▸ **WORK TO DO**
Please quote exactly the lines below from the line containing "Reconstruct the object" to the line containing "overall_length = 92; // [80:0.5:110]", both lines included, and nothing else.

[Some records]
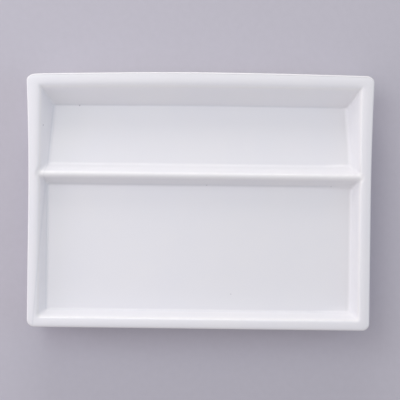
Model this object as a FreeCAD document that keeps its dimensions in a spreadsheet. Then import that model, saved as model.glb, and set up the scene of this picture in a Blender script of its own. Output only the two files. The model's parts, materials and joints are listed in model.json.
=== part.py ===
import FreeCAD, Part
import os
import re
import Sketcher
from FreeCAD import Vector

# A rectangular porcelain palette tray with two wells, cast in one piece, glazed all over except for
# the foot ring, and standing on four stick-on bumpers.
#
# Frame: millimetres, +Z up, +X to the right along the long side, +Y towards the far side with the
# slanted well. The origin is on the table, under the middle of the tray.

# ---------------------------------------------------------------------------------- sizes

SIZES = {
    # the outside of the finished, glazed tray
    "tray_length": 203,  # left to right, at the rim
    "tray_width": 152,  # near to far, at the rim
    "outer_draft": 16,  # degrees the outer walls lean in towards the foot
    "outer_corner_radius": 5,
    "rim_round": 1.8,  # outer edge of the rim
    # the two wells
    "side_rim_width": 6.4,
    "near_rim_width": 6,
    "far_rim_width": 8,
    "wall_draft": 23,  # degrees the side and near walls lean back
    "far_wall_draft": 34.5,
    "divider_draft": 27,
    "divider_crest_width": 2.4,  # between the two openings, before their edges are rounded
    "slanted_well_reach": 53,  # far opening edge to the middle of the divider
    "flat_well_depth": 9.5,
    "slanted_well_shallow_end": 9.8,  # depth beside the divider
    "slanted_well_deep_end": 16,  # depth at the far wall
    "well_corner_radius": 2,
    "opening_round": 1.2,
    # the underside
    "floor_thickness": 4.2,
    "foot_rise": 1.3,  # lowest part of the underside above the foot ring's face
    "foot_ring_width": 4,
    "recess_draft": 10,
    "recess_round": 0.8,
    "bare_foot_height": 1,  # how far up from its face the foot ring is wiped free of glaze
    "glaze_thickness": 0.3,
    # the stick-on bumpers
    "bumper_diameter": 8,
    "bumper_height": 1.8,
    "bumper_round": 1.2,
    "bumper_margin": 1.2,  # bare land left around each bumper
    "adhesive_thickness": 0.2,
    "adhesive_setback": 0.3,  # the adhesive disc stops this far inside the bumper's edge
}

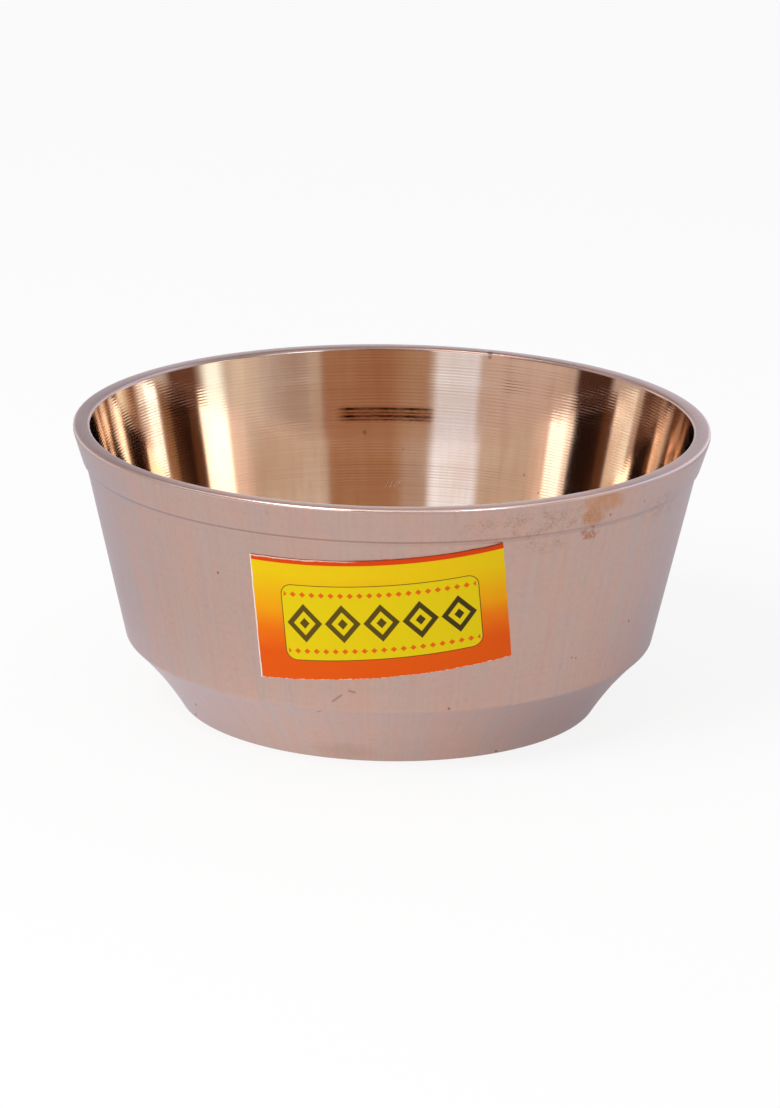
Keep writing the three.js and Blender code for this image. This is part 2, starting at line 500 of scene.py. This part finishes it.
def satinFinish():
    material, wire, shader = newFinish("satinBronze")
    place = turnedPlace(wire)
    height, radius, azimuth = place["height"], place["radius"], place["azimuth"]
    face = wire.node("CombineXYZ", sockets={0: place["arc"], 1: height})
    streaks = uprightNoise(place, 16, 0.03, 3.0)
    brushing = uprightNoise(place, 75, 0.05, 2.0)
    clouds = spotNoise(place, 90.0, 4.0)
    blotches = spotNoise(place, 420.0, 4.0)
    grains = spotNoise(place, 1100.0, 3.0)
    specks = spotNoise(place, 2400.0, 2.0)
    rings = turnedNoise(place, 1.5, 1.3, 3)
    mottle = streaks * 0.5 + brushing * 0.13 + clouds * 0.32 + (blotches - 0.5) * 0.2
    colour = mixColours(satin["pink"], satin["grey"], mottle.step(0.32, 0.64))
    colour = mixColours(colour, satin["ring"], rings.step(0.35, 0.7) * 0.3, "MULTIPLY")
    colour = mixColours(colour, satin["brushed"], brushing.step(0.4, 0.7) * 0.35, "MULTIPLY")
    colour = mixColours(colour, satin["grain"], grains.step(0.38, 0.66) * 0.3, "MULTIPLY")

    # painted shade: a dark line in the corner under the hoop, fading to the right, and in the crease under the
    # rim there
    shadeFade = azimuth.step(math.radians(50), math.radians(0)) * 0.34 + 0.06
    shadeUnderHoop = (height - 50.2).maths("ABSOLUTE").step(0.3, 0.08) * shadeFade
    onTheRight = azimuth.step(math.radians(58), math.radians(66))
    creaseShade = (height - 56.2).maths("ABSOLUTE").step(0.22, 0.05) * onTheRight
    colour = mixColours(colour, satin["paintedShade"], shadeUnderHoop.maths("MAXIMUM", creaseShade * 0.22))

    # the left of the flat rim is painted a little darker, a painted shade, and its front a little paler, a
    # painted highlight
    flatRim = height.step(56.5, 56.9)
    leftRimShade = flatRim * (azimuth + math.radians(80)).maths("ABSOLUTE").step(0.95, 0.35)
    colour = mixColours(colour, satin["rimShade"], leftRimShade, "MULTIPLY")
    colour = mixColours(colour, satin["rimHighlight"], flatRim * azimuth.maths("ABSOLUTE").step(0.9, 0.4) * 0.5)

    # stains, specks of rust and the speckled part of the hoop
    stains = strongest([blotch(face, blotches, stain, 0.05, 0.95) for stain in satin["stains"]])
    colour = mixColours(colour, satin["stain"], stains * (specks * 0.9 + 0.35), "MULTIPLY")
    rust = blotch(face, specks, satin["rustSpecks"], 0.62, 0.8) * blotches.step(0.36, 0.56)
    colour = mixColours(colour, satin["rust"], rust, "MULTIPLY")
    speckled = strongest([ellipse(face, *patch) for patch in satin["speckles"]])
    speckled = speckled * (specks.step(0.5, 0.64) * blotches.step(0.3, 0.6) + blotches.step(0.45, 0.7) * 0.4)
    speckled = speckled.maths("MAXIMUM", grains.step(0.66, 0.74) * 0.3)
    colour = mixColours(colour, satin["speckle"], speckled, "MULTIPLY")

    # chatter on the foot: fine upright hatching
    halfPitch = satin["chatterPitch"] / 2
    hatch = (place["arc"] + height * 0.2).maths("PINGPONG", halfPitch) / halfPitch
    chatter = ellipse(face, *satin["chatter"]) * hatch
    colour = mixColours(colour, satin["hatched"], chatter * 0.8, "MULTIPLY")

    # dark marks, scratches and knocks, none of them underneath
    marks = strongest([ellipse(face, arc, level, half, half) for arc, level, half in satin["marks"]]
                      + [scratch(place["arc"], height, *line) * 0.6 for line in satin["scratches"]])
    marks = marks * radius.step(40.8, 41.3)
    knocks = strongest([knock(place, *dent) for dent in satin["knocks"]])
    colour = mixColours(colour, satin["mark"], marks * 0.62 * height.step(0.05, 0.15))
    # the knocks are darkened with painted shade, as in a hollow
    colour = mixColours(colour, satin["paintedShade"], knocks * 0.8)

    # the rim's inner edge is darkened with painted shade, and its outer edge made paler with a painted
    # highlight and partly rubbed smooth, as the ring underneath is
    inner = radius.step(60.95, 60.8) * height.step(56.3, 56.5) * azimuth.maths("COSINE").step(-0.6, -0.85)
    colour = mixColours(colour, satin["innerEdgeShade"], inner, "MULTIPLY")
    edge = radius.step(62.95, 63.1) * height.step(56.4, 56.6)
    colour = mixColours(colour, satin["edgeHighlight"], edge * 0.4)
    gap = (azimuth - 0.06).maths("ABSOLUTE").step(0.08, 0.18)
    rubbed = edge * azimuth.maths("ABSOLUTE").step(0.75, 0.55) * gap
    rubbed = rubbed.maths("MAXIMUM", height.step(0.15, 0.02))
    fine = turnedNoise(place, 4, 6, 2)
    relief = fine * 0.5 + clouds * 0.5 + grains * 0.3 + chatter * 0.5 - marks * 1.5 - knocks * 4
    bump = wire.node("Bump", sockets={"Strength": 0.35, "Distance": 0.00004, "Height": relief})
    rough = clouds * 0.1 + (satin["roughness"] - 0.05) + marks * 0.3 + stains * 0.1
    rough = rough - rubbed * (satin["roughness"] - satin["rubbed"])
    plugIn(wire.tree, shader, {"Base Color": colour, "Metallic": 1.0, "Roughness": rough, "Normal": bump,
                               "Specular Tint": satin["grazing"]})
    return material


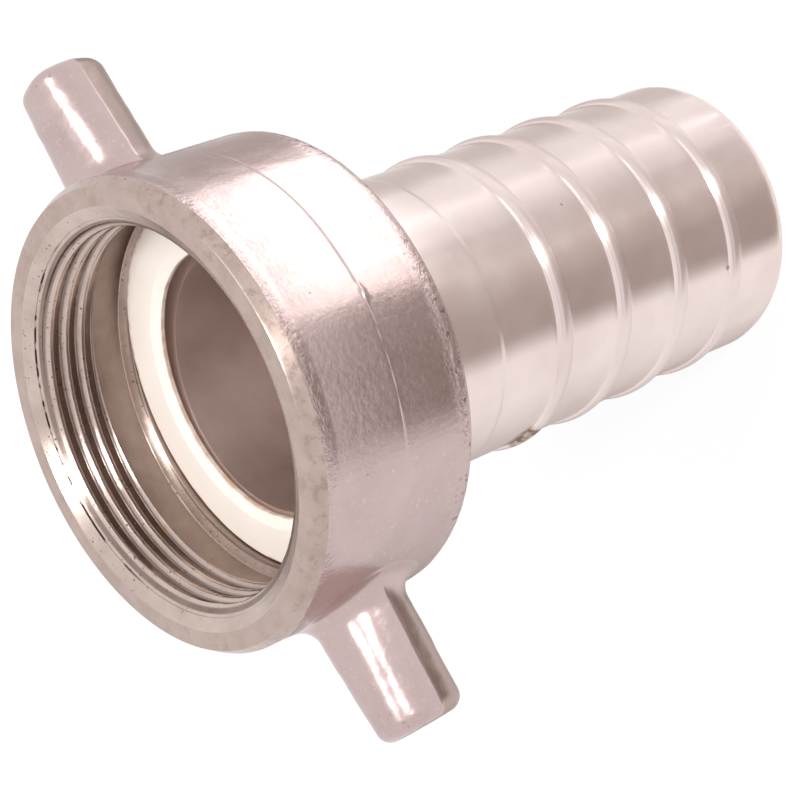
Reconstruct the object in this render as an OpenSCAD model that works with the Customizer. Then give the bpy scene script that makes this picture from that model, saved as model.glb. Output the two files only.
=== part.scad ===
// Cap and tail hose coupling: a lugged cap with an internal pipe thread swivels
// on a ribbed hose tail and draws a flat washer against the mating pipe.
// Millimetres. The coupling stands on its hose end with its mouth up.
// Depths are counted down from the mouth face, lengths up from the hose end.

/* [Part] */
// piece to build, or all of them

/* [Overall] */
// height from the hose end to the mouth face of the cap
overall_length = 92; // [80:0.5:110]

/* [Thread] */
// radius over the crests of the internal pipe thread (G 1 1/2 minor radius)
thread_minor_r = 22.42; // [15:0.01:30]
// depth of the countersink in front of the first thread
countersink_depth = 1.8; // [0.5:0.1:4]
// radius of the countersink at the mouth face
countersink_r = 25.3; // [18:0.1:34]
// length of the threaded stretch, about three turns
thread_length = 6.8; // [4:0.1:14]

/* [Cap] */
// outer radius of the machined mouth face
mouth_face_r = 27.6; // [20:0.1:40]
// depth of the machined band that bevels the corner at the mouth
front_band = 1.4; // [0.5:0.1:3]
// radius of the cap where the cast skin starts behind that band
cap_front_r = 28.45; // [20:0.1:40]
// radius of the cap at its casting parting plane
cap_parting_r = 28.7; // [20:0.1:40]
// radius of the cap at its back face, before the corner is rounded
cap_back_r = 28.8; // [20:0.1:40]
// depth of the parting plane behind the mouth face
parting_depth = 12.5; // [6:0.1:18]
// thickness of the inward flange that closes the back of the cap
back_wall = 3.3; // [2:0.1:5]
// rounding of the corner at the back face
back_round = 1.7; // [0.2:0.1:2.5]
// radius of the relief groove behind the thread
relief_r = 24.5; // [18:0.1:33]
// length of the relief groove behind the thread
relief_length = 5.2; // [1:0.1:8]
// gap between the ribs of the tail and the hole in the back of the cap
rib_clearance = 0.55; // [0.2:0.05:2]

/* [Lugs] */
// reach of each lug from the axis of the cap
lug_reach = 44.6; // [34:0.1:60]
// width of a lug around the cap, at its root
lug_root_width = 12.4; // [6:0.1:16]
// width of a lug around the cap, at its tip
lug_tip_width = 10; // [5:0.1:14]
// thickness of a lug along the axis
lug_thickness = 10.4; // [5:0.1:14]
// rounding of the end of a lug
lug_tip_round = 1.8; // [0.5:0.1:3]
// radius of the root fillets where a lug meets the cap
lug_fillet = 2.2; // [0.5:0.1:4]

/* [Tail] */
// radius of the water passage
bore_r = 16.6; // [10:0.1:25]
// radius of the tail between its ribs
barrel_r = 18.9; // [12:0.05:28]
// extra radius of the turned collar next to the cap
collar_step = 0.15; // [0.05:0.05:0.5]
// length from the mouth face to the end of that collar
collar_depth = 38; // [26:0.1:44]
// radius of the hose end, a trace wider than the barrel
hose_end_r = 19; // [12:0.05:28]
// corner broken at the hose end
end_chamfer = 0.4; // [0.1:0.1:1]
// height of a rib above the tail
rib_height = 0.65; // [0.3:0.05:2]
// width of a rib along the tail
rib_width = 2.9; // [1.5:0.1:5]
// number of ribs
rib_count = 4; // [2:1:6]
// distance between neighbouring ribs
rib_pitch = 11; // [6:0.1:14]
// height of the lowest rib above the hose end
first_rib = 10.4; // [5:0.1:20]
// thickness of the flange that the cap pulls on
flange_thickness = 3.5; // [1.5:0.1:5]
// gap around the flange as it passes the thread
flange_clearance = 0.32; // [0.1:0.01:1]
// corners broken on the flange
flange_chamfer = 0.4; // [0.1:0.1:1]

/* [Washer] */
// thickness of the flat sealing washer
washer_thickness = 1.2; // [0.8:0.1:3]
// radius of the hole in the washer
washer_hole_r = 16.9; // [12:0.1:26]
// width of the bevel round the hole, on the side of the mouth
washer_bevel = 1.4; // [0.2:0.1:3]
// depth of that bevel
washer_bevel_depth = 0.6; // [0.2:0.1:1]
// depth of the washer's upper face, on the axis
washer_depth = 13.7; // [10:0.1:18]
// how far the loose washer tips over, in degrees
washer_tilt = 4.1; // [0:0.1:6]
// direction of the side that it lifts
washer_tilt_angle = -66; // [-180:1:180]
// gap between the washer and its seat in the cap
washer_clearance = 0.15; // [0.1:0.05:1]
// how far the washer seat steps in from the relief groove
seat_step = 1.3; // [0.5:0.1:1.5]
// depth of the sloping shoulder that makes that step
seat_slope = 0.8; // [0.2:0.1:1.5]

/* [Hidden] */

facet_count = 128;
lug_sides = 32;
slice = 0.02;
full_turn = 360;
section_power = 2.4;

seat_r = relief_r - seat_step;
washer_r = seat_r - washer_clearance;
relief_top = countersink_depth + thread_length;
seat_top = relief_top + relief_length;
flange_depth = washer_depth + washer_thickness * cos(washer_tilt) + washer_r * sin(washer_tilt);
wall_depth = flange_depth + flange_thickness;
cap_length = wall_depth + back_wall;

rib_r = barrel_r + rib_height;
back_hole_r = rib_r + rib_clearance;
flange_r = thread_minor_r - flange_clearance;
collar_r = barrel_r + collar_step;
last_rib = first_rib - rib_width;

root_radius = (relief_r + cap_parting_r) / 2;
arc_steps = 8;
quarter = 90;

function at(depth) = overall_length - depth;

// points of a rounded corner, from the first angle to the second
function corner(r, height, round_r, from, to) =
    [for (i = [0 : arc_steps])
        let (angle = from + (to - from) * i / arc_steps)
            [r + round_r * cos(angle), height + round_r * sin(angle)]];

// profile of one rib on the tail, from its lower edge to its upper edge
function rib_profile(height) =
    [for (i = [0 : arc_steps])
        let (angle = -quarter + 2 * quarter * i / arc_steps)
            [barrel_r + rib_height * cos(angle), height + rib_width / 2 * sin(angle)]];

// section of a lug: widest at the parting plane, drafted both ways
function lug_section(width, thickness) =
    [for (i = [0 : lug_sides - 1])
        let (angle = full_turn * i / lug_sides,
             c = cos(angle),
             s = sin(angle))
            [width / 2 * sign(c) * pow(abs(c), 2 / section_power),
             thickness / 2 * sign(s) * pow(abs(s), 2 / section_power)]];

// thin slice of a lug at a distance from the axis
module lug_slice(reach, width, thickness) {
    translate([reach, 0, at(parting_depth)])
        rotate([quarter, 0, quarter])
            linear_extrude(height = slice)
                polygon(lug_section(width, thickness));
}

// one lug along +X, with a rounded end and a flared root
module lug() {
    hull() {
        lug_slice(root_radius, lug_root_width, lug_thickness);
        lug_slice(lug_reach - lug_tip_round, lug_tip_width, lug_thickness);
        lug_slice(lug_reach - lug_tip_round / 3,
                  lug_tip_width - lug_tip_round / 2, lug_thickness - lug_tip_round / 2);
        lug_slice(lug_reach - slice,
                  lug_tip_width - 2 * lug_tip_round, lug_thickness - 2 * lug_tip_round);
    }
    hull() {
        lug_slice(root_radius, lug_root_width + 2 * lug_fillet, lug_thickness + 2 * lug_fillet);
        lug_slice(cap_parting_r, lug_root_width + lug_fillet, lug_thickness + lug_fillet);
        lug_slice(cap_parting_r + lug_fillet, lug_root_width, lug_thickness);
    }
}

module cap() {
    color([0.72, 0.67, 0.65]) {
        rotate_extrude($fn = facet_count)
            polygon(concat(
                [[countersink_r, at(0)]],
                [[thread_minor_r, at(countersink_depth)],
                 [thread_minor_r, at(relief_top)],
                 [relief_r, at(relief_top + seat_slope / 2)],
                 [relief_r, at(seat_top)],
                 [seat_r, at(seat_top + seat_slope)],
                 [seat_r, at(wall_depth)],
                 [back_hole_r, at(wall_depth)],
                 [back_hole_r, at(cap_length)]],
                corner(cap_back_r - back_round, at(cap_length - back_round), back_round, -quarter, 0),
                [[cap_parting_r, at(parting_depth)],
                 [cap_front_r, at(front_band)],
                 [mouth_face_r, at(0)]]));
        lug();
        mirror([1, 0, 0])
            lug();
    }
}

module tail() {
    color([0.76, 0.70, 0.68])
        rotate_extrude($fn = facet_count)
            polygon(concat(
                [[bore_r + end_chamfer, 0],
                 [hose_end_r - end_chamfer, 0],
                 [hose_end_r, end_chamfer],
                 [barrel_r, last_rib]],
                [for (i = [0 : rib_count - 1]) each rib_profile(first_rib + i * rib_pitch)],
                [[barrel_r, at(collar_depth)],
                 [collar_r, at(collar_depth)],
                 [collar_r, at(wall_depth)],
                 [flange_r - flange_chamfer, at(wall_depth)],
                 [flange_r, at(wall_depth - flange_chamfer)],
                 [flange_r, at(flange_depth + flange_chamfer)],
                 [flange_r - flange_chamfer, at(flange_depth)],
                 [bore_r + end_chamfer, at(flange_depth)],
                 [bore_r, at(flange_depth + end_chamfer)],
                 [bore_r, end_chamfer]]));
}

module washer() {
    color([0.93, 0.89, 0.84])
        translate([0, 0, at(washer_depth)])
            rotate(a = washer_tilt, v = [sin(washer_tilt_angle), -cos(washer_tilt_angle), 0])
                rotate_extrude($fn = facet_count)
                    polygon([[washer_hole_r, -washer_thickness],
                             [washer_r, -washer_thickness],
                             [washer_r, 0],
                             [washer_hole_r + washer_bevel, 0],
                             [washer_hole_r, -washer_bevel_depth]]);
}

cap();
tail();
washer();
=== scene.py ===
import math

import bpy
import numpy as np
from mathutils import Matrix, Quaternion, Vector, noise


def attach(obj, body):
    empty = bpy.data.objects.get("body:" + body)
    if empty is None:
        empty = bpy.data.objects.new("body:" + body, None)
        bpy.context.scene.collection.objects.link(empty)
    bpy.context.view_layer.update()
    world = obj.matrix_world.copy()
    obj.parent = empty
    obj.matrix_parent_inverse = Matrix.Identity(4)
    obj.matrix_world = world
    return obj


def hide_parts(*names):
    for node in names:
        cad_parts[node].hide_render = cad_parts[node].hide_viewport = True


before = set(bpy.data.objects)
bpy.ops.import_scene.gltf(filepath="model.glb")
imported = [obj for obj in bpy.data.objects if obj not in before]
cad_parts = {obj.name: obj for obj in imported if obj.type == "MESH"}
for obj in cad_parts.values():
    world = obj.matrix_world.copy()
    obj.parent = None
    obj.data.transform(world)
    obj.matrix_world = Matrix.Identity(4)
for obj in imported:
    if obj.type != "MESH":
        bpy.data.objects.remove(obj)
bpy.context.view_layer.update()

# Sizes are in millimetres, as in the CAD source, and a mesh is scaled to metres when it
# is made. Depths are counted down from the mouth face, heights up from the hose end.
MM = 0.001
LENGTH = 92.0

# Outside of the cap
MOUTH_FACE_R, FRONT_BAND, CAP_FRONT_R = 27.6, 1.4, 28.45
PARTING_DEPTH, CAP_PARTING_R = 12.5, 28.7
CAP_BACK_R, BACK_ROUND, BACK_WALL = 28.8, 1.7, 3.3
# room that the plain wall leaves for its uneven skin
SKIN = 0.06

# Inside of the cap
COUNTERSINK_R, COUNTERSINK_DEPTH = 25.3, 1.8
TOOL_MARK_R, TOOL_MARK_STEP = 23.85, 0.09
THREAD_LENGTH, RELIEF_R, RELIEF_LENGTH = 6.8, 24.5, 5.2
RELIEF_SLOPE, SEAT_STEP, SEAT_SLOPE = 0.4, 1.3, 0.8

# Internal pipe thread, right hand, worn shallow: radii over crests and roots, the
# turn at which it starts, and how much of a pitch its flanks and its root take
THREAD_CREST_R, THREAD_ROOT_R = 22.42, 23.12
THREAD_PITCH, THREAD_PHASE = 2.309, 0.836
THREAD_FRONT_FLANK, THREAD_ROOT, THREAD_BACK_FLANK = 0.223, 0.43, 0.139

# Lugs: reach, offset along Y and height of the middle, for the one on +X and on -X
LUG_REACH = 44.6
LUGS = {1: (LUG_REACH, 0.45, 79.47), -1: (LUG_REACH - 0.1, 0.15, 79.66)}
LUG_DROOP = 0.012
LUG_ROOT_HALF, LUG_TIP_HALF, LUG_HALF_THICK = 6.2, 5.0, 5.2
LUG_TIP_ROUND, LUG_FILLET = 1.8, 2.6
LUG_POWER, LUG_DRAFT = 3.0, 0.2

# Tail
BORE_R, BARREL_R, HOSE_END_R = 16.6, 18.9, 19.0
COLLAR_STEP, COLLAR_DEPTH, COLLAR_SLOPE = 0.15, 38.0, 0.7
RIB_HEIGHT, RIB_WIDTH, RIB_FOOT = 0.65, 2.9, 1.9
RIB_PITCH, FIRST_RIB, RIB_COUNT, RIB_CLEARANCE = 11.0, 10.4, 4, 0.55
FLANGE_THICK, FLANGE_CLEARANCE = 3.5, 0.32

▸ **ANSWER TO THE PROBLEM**
Reconstruct the object in this render as an OpenSCAD model that works with the Customizer. Then give the bpy scene script that makes this picture from that model, saved as model.glb. Output the two files only.
=== part.scad ===
// Cap and tail hose coupling: a lugged cap with an internal pipe thread swivels
// on a ribbed hose tail and draws a flat washer against the mating pipe.
// Millimetres. The coupling stands on its hose end with its mouth up.
// Depths are counted down from the mouth face, lengths up from the hose end.

/* [Part] */
// piece to build, or all of them

/* [Overall] */
// height from the hose end to the mouth face of the cap
overall_length = 92; // [80:0.5:110]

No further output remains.